Restate word for word the lines that begin the listing and end with the line holding "return core +".
BEGIN
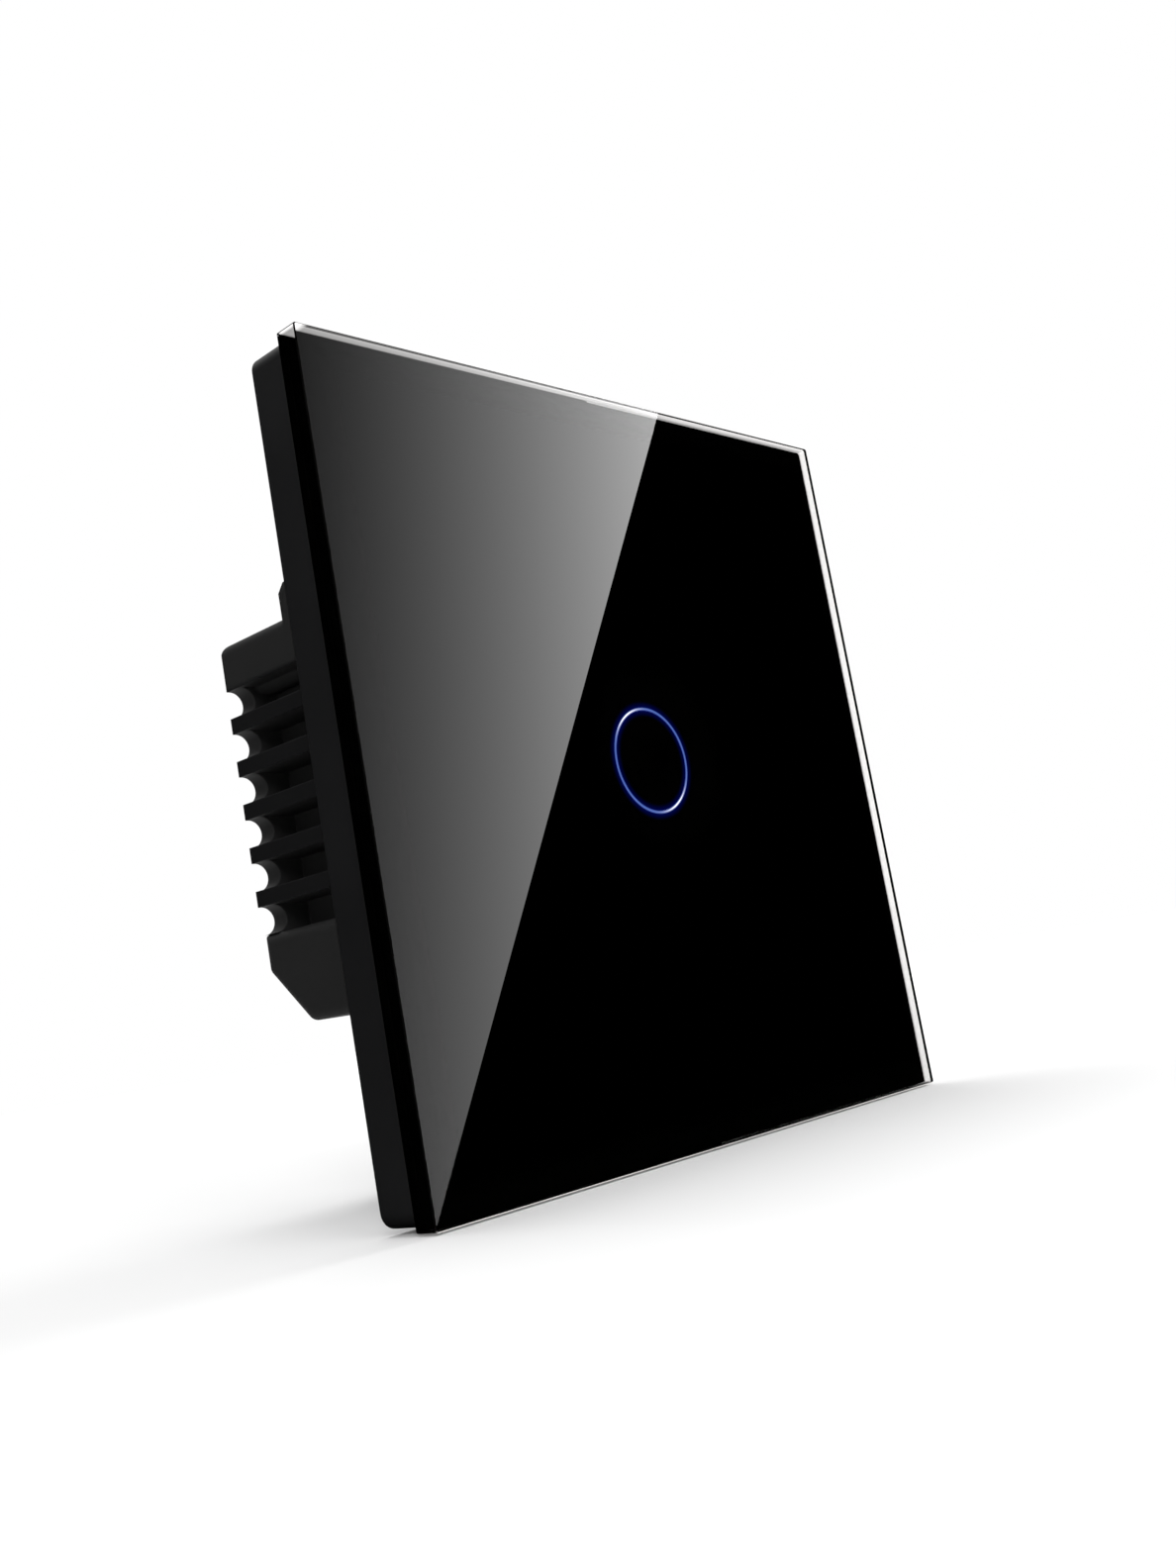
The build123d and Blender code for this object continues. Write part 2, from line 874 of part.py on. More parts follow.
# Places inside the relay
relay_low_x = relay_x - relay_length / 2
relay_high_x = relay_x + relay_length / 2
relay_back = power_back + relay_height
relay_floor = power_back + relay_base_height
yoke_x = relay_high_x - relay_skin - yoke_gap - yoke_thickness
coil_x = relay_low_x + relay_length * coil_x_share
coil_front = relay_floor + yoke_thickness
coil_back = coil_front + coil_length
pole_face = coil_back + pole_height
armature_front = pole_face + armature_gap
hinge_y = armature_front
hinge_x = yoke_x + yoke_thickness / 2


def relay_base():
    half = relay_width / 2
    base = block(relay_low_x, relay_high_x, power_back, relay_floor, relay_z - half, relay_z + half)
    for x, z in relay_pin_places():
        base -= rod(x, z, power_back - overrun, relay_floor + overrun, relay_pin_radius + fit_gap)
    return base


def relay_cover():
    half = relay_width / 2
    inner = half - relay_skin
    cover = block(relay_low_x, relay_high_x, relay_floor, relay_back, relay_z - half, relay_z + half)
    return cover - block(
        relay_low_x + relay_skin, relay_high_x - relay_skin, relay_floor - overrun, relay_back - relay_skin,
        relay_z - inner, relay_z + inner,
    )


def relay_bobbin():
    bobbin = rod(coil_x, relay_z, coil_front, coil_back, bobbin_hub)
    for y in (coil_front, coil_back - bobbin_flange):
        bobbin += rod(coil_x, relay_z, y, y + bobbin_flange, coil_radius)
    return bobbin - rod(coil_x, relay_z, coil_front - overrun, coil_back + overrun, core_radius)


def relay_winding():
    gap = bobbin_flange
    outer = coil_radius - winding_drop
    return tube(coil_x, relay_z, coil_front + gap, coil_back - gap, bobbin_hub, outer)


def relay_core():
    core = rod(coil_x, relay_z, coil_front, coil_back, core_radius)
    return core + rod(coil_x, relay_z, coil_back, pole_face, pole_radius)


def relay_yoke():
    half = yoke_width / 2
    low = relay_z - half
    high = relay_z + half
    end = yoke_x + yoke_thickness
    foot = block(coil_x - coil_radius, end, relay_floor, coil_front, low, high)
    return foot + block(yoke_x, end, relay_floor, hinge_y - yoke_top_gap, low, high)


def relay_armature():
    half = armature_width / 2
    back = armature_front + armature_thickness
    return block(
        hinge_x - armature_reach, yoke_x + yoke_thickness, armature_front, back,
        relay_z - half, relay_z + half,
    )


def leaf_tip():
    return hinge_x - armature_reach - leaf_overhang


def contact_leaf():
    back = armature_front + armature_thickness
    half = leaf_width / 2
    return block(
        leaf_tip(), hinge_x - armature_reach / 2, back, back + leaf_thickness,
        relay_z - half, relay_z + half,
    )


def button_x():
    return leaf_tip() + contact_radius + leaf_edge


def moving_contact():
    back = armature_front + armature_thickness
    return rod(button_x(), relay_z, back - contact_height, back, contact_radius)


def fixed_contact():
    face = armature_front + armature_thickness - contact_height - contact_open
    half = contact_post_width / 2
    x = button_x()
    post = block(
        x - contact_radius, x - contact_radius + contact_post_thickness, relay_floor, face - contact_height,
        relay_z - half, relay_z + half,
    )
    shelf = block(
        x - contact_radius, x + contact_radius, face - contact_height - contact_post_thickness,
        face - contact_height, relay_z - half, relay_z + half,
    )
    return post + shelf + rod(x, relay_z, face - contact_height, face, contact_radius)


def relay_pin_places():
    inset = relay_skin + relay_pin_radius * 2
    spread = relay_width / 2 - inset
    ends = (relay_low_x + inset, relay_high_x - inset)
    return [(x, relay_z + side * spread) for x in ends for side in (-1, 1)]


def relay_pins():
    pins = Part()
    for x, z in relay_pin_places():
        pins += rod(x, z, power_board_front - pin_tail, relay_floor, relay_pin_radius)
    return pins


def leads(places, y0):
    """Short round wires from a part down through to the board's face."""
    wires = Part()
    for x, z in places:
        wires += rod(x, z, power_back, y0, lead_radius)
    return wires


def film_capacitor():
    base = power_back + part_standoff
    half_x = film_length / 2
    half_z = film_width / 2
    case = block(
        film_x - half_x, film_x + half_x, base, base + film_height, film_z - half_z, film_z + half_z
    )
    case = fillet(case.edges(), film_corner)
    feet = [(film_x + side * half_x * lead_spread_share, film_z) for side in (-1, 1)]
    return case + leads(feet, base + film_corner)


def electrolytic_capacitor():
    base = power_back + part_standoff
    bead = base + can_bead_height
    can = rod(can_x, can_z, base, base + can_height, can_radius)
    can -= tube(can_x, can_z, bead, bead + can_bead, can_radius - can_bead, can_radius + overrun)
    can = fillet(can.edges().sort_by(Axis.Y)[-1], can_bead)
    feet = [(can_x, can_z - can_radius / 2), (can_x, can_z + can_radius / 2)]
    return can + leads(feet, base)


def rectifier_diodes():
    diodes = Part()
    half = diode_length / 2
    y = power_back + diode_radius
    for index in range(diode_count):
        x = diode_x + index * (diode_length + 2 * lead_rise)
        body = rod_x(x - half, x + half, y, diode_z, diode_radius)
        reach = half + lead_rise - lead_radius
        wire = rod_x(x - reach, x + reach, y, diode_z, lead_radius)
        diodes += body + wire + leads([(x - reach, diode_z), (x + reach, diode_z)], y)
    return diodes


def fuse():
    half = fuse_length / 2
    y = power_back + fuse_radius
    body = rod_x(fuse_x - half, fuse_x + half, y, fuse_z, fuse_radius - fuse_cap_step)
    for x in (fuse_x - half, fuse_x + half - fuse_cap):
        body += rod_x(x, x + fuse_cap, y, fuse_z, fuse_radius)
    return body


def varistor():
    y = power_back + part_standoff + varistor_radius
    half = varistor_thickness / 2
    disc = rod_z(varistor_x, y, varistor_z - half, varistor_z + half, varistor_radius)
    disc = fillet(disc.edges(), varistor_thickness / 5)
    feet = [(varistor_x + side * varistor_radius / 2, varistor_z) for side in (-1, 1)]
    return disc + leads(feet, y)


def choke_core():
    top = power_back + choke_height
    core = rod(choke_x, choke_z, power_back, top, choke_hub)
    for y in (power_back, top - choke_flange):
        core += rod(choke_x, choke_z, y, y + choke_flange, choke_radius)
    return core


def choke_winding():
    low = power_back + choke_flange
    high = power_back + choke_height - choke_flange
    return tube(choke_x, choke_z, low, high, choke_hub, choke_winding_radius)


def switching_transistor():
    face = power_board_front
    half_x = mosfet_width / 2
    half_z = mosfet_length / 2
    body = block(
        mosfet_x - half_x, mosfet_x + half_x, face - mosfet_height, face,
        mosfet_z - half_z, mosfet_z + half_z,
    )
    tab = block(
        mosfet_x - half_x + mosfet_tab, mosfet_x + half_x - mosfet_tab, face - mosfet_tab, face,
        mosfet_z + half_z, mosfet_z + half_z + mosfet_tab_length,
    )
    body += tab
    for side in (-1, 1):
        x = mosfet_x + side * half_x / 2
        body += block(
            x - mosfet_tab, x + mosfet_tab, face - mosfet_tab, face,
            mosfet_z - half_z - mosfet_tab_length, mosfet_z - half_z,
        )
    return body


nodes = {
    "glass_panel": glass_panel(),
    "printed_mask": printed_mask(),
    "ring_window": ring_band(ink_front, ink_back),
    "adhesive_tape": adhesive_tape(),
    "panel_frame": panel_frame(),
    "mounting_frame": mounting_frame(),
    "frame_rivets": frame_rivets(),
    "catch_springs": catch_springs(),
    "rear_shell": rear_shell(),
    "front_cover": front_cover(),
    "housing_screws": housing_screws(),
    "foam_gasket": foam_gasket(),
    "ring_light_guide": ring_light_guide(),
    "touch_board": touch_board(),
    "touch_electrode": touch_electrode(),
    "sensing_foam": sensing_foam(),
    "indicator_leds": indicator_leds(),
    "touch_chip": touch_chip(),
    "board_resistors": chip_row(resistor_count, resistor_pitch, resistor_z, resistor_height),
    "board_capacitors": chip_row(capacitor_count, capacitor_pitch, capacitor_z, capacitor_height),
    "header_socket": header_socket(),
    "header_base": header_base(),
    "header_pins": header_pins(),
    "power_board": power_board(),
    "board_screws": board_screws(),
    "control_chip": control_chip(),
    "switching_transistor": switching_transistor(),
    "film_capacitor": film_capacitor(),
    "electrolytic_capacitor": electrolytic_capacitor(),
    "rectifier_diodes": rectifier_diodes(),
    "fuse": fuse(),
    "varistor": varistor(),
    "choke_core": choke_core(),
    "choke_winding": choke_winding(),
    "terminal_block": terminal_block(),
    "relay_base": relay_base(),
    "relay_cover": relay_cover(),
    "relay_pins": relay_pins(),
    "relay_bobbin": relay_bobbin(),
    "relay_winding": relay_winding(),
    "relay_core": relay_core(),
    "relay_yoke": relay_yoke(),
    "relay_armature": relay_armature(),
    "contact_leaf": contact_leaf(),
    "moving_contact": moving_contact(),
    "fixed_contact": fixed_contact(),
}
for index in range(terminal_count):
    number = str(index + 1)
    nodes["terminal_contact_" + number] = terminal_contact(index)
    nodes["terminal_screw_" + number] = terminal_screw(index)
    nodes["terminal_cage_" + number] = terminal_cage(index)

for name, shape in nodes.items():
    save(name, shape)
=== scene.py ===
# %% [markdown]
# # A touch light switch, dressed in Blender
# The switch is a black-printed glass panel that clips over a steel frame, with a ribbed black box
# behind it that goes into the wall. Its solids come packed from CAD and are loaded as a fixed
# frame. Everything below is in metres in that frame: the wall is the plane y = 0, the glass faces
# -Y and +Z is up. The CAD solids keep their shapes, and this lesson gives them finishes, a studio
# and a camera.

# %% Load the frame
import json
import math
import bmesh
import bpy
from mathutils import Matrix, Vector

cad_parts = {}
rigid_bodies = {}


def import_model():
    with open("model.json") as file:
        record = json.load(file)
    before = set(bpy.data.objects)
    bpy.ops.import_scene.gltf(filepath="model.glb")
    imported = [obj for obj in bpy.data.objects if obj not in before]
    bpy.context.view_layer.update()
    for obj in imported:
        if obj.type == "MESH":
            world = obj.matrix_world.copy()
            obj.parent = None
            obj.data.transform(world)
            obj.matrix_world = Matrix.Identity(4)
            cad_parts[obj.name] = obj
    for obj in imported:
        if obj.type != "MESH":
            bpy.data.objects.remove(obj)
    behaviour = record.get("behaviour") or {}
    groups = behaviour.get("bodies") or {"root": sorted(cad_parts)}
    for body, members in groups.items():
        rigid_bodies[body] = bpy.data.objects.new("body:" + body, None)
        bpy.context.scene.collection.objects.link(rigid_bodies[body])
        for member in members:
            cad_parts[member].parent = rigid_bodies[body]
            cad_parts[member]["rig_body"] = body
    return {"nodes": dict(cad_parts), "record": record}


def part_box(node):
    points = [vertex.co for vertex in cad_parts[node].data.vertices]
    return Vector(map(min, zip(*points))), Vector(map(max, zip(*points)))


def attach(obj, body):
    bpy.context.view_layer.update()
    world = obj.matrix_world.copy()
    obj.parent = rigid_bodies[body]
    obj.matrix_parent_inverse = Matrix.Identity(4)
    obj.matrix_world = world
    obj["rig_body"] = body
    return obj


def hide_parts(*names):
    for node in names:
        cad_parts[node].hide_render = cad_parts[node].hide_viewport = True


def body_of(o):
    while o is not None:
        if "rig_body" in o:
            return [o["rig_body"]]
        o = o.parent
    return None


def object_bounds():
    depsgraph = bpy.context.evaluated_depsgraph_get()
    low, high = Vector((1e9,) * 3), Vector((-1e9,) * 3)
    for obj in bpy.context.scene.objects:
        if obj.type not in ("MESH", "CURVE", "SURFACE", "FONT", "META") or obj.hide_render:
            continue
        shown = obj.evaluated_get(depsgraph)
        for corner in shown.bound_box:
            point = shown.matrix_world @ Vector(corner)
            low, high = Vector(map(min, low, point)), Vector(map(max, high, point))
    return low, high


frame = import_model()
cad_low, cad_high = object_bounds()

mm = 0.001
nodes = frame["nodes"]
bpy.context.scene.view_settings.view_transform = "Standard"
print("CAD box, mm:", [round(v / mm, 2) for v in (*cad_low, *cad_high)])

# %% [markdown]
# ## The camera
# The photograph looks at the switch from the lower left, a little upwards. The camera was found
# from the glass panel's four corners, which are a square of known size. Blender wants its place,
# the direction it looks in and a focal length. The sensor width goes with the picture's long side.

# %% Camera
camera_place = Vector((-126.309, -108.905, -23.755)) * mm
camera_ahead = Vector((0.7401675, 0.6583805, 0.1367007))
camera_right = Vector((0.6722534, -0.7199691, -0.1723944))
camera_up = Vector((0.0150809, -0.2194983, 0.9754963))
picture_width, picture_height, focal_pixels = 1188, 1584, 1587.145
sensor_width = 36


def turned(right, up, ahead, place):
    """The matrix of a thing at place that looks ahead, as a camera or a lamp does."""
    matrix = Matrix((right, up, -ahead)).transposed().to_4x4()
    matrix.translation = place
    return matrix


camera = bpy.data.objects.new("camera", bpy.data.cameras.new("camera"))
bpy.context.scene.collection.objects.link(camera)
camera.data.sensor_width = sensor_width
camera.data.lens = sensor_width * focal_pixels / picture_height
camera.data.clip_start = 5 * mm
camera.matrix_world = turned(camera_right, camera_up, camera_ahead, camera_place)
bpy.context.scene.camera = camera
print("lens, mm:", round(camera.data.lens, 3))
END
RESPONSE TO THIS TASK:
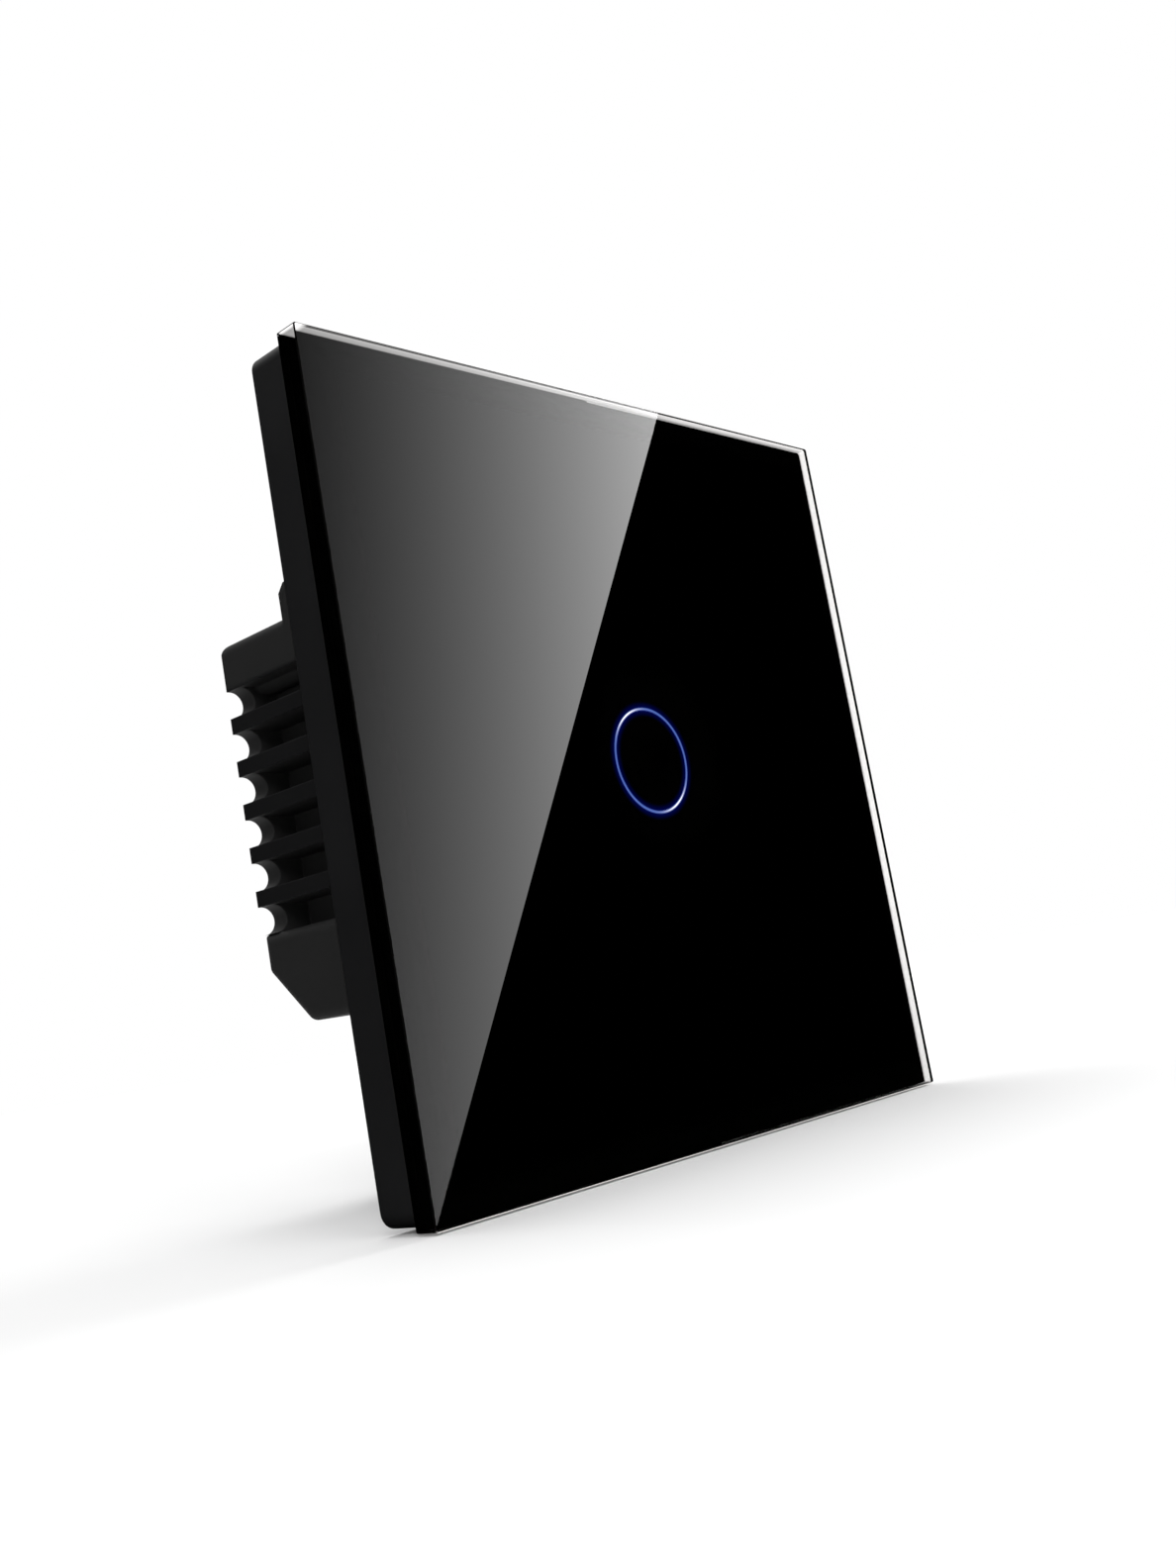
The build123d and Blender code for this object continues. Write part 2, from line 874 of part.py on. More parts follow.
# Places inside the relay
relay_low_x = relay_x - relay_length / 2
relay_high_x = relay_x + relay_length / 2
relay_back = power_back + relay_height
relay_floor = power_back + relay_base_height
yoke_x = relay_high_x - relay_skin - yoke_gap - yoke_thickness
coil_x = relay_low_x + relay_length * coil_x_share
coil_front = relay_floor + yoke_thickness
coil_back = coil_front + coil_length
pole_face = coil_back + pole_height
armature_front = pole_face + armature_gap
hinge_y = armature_front
hinge_x = yoke_x + yoke_thickness / 2


def relay_base():
    half = relay_width / 2
    base = block(relay_low_x, relay_high_x, power_back, relay_floor, relay_z - half, relay_z + half)
    for x, z in relay_pin_places():
        base -= rod(x, z, power_back - overrun, relay_floor + overrun, relay_pin_radius + fit_gap)
    return base


def relay_cover():
    half = relay_width / 2
    inner = half - relay_skin
    cover = block(relay_low_x, relay_high_x, relay_floor, relay_back, relay_z - half, relay_z + half)
    return cover - block(
        relay_low_x + relay_skin, relay_high_x - relay_skin, relay_floor - overrun, relay_back - relay_skin,
        relay_z - inner, relay_z + inner,
    )


def relay_bobbin():
    bobbin = rod(coil_x, relay_z, coil_front, coil_back, bobbin_hub)
    for y in (coil_front, coil_back - bobbin_flange):
        bobbin += rod(coil_x, relay_z, y, y + bobbin_flange, coil_radius)
    return bobbin - rod(coil_x, relay_z, coil_front - overrun, coil_back + overrun, core_radius)


def relay_winding():
    gap = bobbin_flange
    outer = coil_radius - winding_drop
    return tube(coil_x, relay_z, coil_front + gap, coil_back - gap, bobbin_hub, outer)


def relay_core():
    core = rod(coil_x, relay_z, coil_front, coil_back, core_radius)
    return core + rod(coil_x, relay_z, coil_back, pole_face, pole_radius)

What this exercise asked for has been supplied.